Portrait of an iconic team: Celtic’s Lisbon Lions

Daniel Storey

The background
It is hardly controversial to say that the arrival of foreigners is the greatest change in British football over the last 25 years. Non-British players, managers and owners are now a majority in the Premier League.

That is not to say this migration is a bad thing, merely different. It is an inevitable result of a sport that has enjoyed rapid investment. We welcome the comfort and safety at matches, the ability to watch a high percentage of games live on television and the possibility of witnessing the greatest players and coaches in the sport, so we can hardly cry foul at foreigners wanting to be a part of the spectacle. You can argue that it has harmed the fortunes of our national team – I think that’s just about undeniable – but the benefits surely outweigh the negatives.

Yet there is an inherent joy to be had in seeing a local player excel, and doing so does not make you guilty of some hardwired xenophobia. Recognising a place of birth and school sends a tingle of familiarity that creates a connection between a supporter and a player.

Celtic’s Lisbon Lions would be an astonishing team even if they had lost their European Cup final to Inter. They would be an astonishing team had they only reached the quarter-finals. Their achievements made them immortal, but the very nature of that squad was extraordinary. All but one of its 15 members was born within ten miles of Celtic Park. Bobby Lennox was the foreigner, born 20 miles further out in Saltcoats. You’d have struggled to find a semi-professional club in the UK with closer connection to their community.

Yet mere locality is nothing – or at least not everything – without achievement. Celtic were Europe’s ultimate local club, yet were crowned as Europe’s champions. They became the first British club to win the European Cup, and did so with an attacking verve that would serve as an example for teams to follow both inside and outside of Celtic Park.

It is almost impossible to say with any certainty that something will not be eclipsed. We have become obsessed with the idea of the greatest and the best ever, the words used as often as common adjectives, but there is always something or someone to break your mould. Yet Celtic’s achievement will truly never be matched. Football and society have changed too much for a repeat.

Celtic’s triumph in Lisbon capped a wonderful season for Scottish football. Rangers reached the final of the Cup Winners’ Cup, Kilmarnock reached the semi-finals of the Fairs Cup and Dundee United knocked Barcelona out of Europe. A month before the European Cup final, Scotland beat world champions England at Wembley. Scotland had never had it so good; they would never have it so good again.

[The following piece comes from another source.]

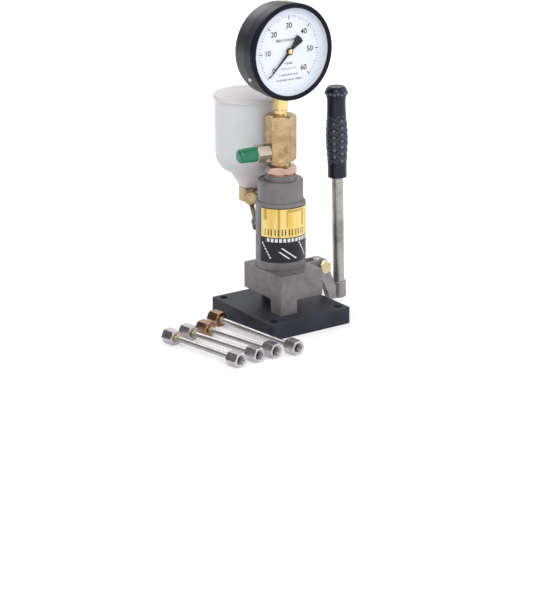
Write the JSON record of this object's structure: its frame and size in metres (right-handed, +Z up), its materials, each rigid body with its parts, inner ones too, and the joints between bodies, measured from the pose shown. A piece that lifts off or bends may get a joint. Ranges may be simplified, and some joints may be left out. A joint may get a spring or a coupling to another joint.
{
  "type": "diesel injector tester",
  "caption": "Bench hand pump that lifts diesel nozzles' opening pressure: lever, pump column, oil cup, brass manifold with dial gauge and outlet, and loose adapter pipes.",
  "frame": {"origin": "centre of the base plate's underside, under the pump column's axis", "axes": "+Z up along the pump column; -Y is the side that the dial faces; +X is the side of the lever"},
  "size_m": [0.2373, 0.2075, 0.3472],
  "materials": {
    "black_paint": "gloss black enamel on cast iron",
    "grey_steel": "phosphated, warm grey",
    "steel": "turned steel",
    "zinc": "zinc plated",
    "brass": "turned brass",
    "copper": "soft copper",
    "bronze": "bearing bronze",
    "rubber": "moulded black rubber",
    "cup_plastic": "milky translucent",
    "green_plastic": "soft green",
    "gauge_black": "gloss black",
    "dial_white": "matt white print",
    "pointer_black": "matt black",
    "label_print": "gold and blue-black sheet",
    "glass": "flat clear glass"
  },
  "bodies": {
    "tester": {"base_plate": "black_paint", "foot_screws": "steel", "pump_housing": "grey_steel", "pivot_bolt": "zinc", "pivot_nut": "zinc", "tappet_guide": "bronze", "return_spring": "steel", "pump_barrel": "steel", "pump_column": "grey_steel", "column_cap": "grey_steel", "column_label": "label_print", "valve_seat": "steel", "valve_spring": "steel", "copper_washer": "copper", "lock_nut": "brass", "brass_manifold": "brass", "outlet_nipple": "zinc", "gauge_washer": "copper", "gauge_socket": "brass", "bourdon_tube": "bronze", "movement_frame": "brass", "gauge_case": "gauge_black", "relief_plug": "rubber", "gauge_bezel": "gauge_black", "bezel_screws": "steel", "glass_gasket": "rubber", "gauge_glass": "glass", "gauge_dial": "dial_white", "oil_cup": "cup_plastic", "cup_strainer": "brass", "cup_fitting": "brass", "banjo_bolt": "brass", "banjo_washers": "copper", "feed_pipe": "brass"},
    "lever": {"pump_lever": "grey_steel", "thrust_pin": "steel", "lever_rod": "steel", "handle_grip": "rubber"},
    "tappet": {"tappet": "steel", "plunger": "steel"},
    "valve": {"delivery_valve": "steel"},
    "pointer": {"gauge_pointer": "pointer_black", "pointer_arbor": "brass"},
    "sector": {"sector_gear": "brass"},
    "link": {"gauge_link": "brass"},
    "lid": {"cup_lid": "cup_plastic"},
    "cap": {"dust_cap": "green_plastic"},
    "pipe_1": {"adapter_pipe_1": "zinc"},
    "far_nut_1": {"far_nut_1": "zinc"},
    "near_nut_1": {"near_nut_1": "zinc"},
    "pipe_2": {"adapter_pipe_2": "zinc"},
    "far_nut_2": {"far_nut_2": "zinc"},
    "near_nut_2": {"near_nut_2": "zinc"},
    "pipe_3": {"adapter_pipe_3": "zinc"},
    "far_nut_3": {"far_nut_3": "zinc"},
    "near_nut_3": {"near_nut_3": "zinc"},
    "pipe_4": {"adapter_pipe_4": "zinc"},
    "far_nut_4": {"far_nut_4": "zinc"},
    "near_nut_4": {"near_nut_4": "zinc"}
  },
  "joints": [
    {"name": "lever_swing", "type": "hinge", "parent": "tester", "child": "lever", "pos_m": [0.0515, 0, 0.051], "axis": [0, 1, 0], "range_deg": [0, 14], "stiffness_Nm_per_rad": 8, "springref_deg": -21.2},
    {"name": "tappet_lift", "type": "slide", "parent": "tester", "child": "tappet", "axis": [0, 0, 1], "range_m": [0, 0.01255], "deforming": ["return_spring"]},
    {"name": "valve_lift", "type": "slide", "parent": "tester", "child": "valve", "axis": [0, 0, 1], "range_m": [0, 0.0015], "stiffness_N_per_m": 2000, "springref_m": -0.004, "deforming": ["valve_spring"]},
    {"name": "pointer_turn", "type": "hinge", "parent": "tester", "child": "pointer", "pos_m": [0, 0, 0.295], "axis": [0, 1, 0], "range_deg": [0, 270], "stiffness_Nm_per_rad": 0.002, "springref_deg": -5.73},
    {"name": "sector_turn", "type": "hinge", "parent": "tester", "child": "sector", "pos_m": [0, 0, 0.274], "axis": [0, 1, 0], "range_deg": [-45, 0]},
    {"name": "link_turn", "type": "hinge", "parent": "tester", "child": "link", "pos_m": [0.03091, 0, 0.28344], "axis": [0, 1, 0], "range_deg": [0, 16.74]},
    {"name": "lid_lift", "type": "slide", "parent": "tester", "child": "lid", "axis": [0, 0, 1], "range_m": [0, 0.03]},
    {"name": "cap_pull", "type": "slide", "parent": "tester", "child": "cap", "axis": [-0.9962, 0.0872, 0], "range_m": [0, 0.018]},
    {"name": "pipe_1_lift", "type": "slide", "parent": "tester", "child": "pipe_1", "axis": [0, 0, 1], "range_m": [0, 0.15]},
    {"name": "far_nut_1_turn", "type": "hinge", "parent": "pipe_1", "child": "far_nut_1", "pos_m": [-0.1402, -0.002, 0.0075], "axis": [0.1874, -0.9823, 0], "continuous": true},
    {"name": "near_nut_1_turn", "type": "hinge", "parent": "pipe_1", "child": "near_nut_1", "pos_m": [-0.12221, -0.0963, 0.0075], "axis": [0.1874, -0.9823, 0], "continuous": true},
    {"name": "pipe_2_lift", "type": "slide", "parent": "tester", "child": "pipe_2", "axis": [0, 0, 1], "range_m": [0, 0.15]},
    {"name": "far_nut_2_turn", "type": "hinge", "parent": "pipe_2", "child": "far_nut_2", "pos_m": [-0.1186, -0.0005, 0.0075], "axis": [0.2113, -0.9774, 0], "continuous": true},
    {"name": "near_nut_2_turn", "type": "hinge", "parent": "pipe_2", "child": "near_nut_2", "pos_m": [-0.09831, -0.09433, 0.0075], "axis": [0.2113, -0.9774, 0], "continuous": true},
    {"name": "pipe_3_lift", "type": "slide", "parent": "tester", "child": "pipe_3", "axis": [0, 0, 1], "range_m": [0, 0.15]},
    {"name": "far_nut_3_turn", "type": "hinge", "parent": "pipe_3", "child": "far_nut_3", "pos_m": [-0.0972, -0.0002, 0.0075], "axis": [0.2045, -0.9789, 0], "continuous": true},
    {"name": "near_nut_3_turn", "type": "hinge", "parent": "pipe_3", "child": "near_nut_3", "pos_m": [-0.07757, -0.09417, 0.0075], "axis": [0.2045, -0.9789, 0], "continuous": true},
    {"name": "pipe_4_lift", "type": "slide", "parent": "tester", "child": "pipe_4", "axis": [0, 0, 1], "range_m": [0, 0.15]},
    {"name": "far_nut_4_turn", "type": "hinge", "parent": "pipe_4", "child": "far_nut_4", "pos_m": [-0.0697, 0.0198, 0.0075], "axis": [0.1323, -0.9912, 0], "continuous": true},
    {"name": "near_nut_4_turn", "type": "hinge", "parent": "pipe_4", "child": "near_nut_4", "pos_m": [-0.0537, -0.10014, 0.0075], "axis": [0.1323, -0.9912, 0], "continuous": true}
  ],
  "couplings": [
    {"joint": "tappet_lift", "follows": "lever_swing", "m_per_rad": 0.051372},
    {"joint": "sector_turn", "follows": "pointer_turn", "ratio": -0.16667},
    {"joint": "link_turn", "follows": "pointer_turn", "ratio": 0.062}
  ]
}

Yet Celtic’s victory was more than just an advert for Scottish football, but for Scotland. At a time when Glasgow was hard, violent and dirty, it was expected that a team forged entirely in that city could only ever be a reflection. Instead, Stein’s Celtic were the enlightenment.

 

The iconic manager – Jock Stein
Matt Busby, Bobby Robson, Bill Shankly, Bob Paisley, Jock Stein. The relationship between mining communities and some of the greatest British managers is well-established. All of those five are (or were) sons of miners. Three of them went down the pits themselves, including Stein.

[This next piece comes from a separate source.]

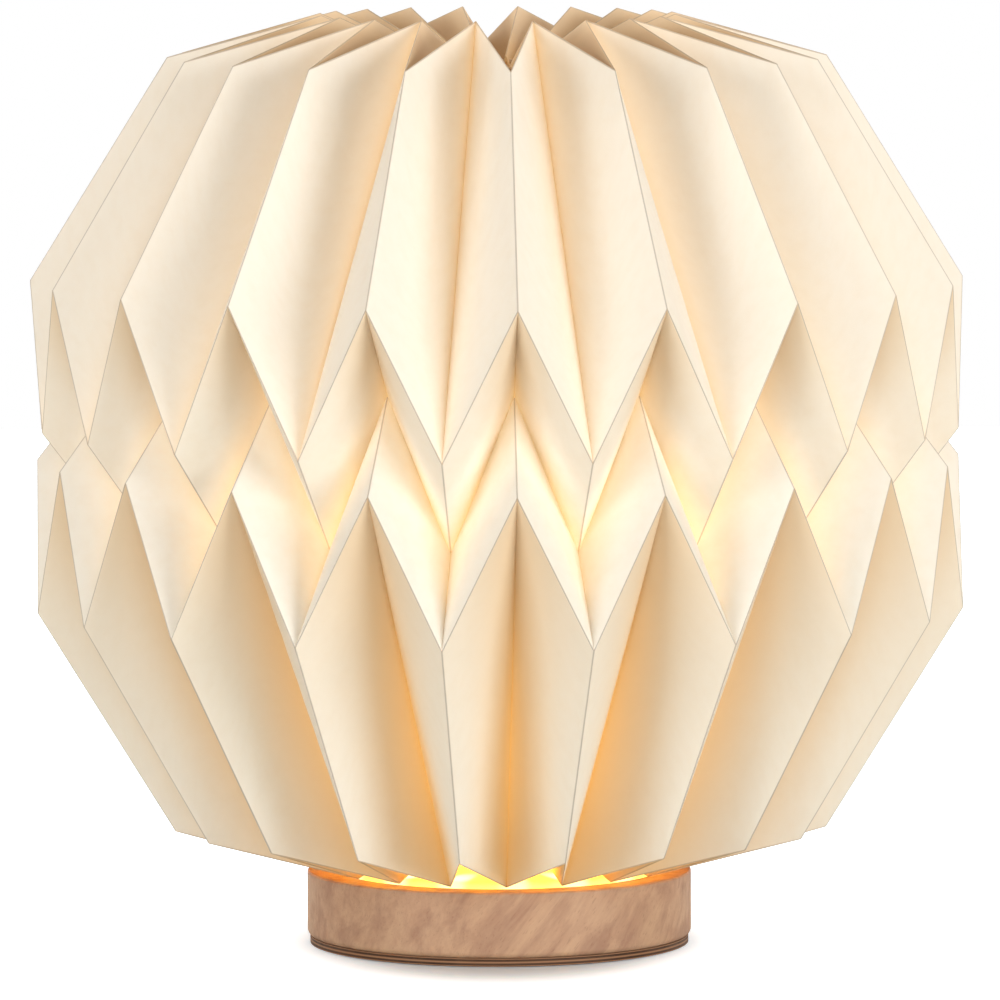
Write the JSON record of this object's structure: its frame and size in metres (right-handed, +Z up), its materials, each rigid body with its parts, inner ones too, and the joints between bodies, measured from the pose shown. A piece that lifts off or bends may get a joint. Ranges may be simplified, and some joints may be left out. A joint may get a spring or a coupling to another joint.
{
  "type": "pleated paper table lamp",
  "caption": "Table lamp with a round shade of zigzag-pleated paper that lifts off a low turned wood base holding a flat frosted light, a power inlet and a push button.",
  "frame": {"origin": "on the table, under the middle of the round base", "axes": "+Z up along the axis of the base and shade, -Y towards the front that the picture shows, +X to that view's right"},
  "size_m": [0.2424, 0.2424, 0.2424],
  "materials": {
    "paper": "uncoated heavy ivory paper, lit from inside",
    "string": "waxed cotton",
    "light_wood": "turned and oiled light wood",
    "dark_wood": "dark stained thin plywood",
    "screw_steel": "zinc plated",
    "frosted_plastic": "frosted translucent",
    "white_plastic": "matt white",
    "white_board": "white solder mask on aluminium",
    "light_chip": "phosphor",
    "green_board": "green solder mask",
    "black_plastic": "moulded",
    "capacitor_can": "bare can",
    "inlet_steel": "drawn steel shell",
    "brass": "brushed",
    "button_brass": "satin",
    "red_insulation": "insulated wire",
    "black_insulation": "insulated wire"
  },
  "bodies": {
    "base": {"wood_base": "light_wood", "base_plate": "dark_wood", "base_plate_screws": "screw_steel", "diffuser": "frosted_plastic", "reflector_tray": "white_plastic", "led_board": "white_board", "led_chips": "light_chip", "led_board_screws": "screw_steel", "driver_board": "green_board", "driver_board_screws": "screw_steel", "driver_chip": "black_plastic", "driver_coil": "black_plastic", "driver_capacitors": "capacitor_can", "power_inlet": "inlet_steel", "inlet_tongue": "black_plastic", "button_bushing": "brass", "switch_body": "black_plastic", "wire_positive": "red_insulation", "wire_negative": "black_insulation"},
    "shade": {"shade_sheet_front": "paper", "shade_sheet_right": "paper", "shade_sheet_back": "paper", "shade_sheet_left": "paper", "glue_tab_front": "paper", "glue_tab_right": "paper", "glue_tab_back": "paper", "glue_tab_left": "paper", "top_drawstring": "string", "bottom_drawstring": "string"},
    "button": {"power_button": "button_brass", "switch_plunger": "black_plastic"}
  },
  "joints": [
    {"name": "shade_lift", "type": "slide", "parent": "base", "child": "shade", "axis": [0, 0, 1], "range_m": [0, 0.12]},
    {"name": "button_press", "type": "slide", "parent": "base", "child": "button", "axis": [0.4695, -0.8829, 0], "range_m": [0, 0.001], "stiffness_N_per_m": 1500, "springref_m": -0.0003}
  ]
}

In truth, it’s hardly an astonishing coincidence. In the 1920s, when Britain’s mining industry was at its peak, the industry employed more than one million people. Yet there is no doubt that mining formed an intrinsic part of Stein and others’ personalities. It forged an appreciation for teamwork, looking out for your neighbour and incredible work ethic, one which Stein regularly alluded to during his career. “You go down that pit shaft, a mile underground,” he said. “You can’t see a thing. The guy next to you, you don’t know who he is. Yet he is the best friend you will ever have.”

Going down the mines also creates an appreciation for how fortunate you are to be doing anything else, and therefore the responsibility you have to be the best you can be and give those men something to be proud of, a team to believe in. Stein was a working-class hero not because he achieved greatness, but because he never forgot who he was achieving it for. It was he who coined a phrase that has become fashionable again in recent years: “Football is nothing without fans.”

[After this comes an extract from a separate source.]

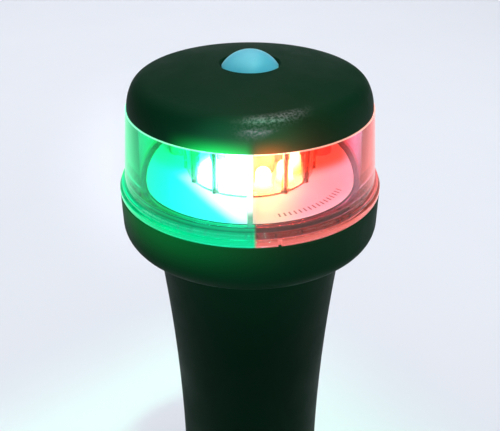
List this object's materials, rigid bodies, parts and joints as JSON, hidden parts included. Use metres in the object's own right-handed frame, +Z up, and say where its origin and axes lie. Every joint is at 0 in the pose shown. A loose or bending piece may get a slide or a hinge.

Stein was an incredibly modern coach, by the standards of the day. He disliked players drinking or smoking and revitalised training at Celtic, much to the surprise of the playing staff. He retained that old-school Glaswegian temperament that regularly just became a temper, but like all great managers had an innate ability to inspire. On his first day at Celtic Park, Stein explained to his players that he would make them better and turn them into champions if they trusted his methods. How could you not believe him?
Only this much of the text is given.